Doch auch in diesem Kreis absonderlicher Kinder, deren persönlicher Hintergrund leider völlig im Dunkeln bleibt, fühlt sich Jake zunächst wie ein Außenseiter. Dann begreift er aber, dass auch er eine Gabe besitzt: Er sieht als Einziger entsetzlich verunstaltete Monster, die es auf die Augen der besonderen Kinder abgesehen haben, um ein menschliches Aussehen wiederzuerlangen. Nicht zuletzt diese kindermordenden Wesen, die sogenannten Hollowgasts – die Wortnähe zu Holocaust liegt auf den Lippen – geben dem Film einen derart gruselig-morbiden Touch, dass es wirklich nicht ratsam ist, sich den Film mit Kindern unter zwölf Jahren anzusehen.

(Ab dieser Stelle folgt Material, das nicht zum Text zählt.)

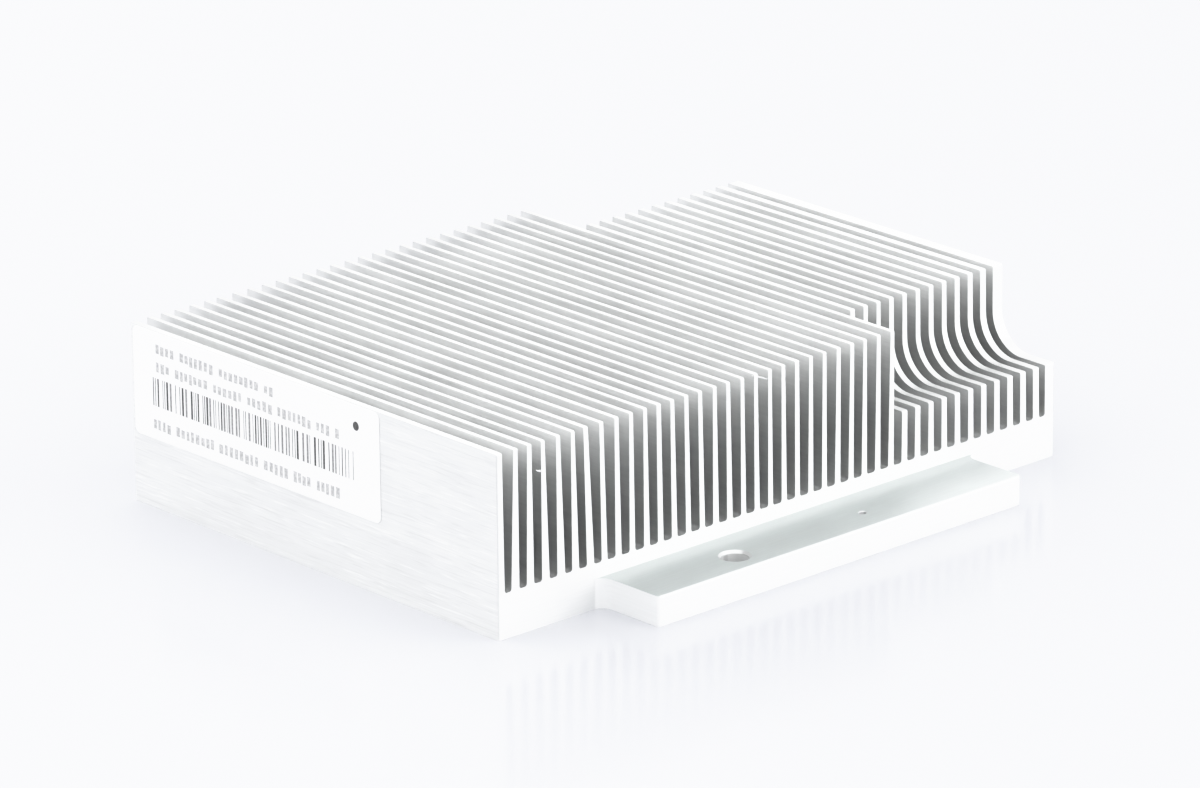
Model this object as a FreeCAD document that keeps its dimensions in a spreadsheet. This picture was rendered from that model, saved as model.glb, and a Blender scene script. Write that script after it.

Schade, denn das schräge Märchen könnte gerade auch jüngeren, „besonderen“ Kindern sehr gut gefallen – während es für Erwachsene leider erzählerisch zu vorhersehbar ist.

Natürlich darf in diesem mehr als zweistündigen Fantasy-Märchen, das an einer oberflächlichen Figurenzeichnung krankt, auch ein Schuss Romantik nicht fehlen: Jake verliebt sich in die schwerelose Emma (Ella Purnell), was man kaum glauben mag, denn es funkt niemals spürbar zwischen den beiden Schauspielern. Kameramann Bruno Delbonnel („Die fabelhafte Welt der Amelie“) findet wiederum verstörend-prachtvolle Bilder für diese typisch Burtonsche Welt mit ein paar hübschen, aber durchaus auch verzichtbaren 3D-Effekten.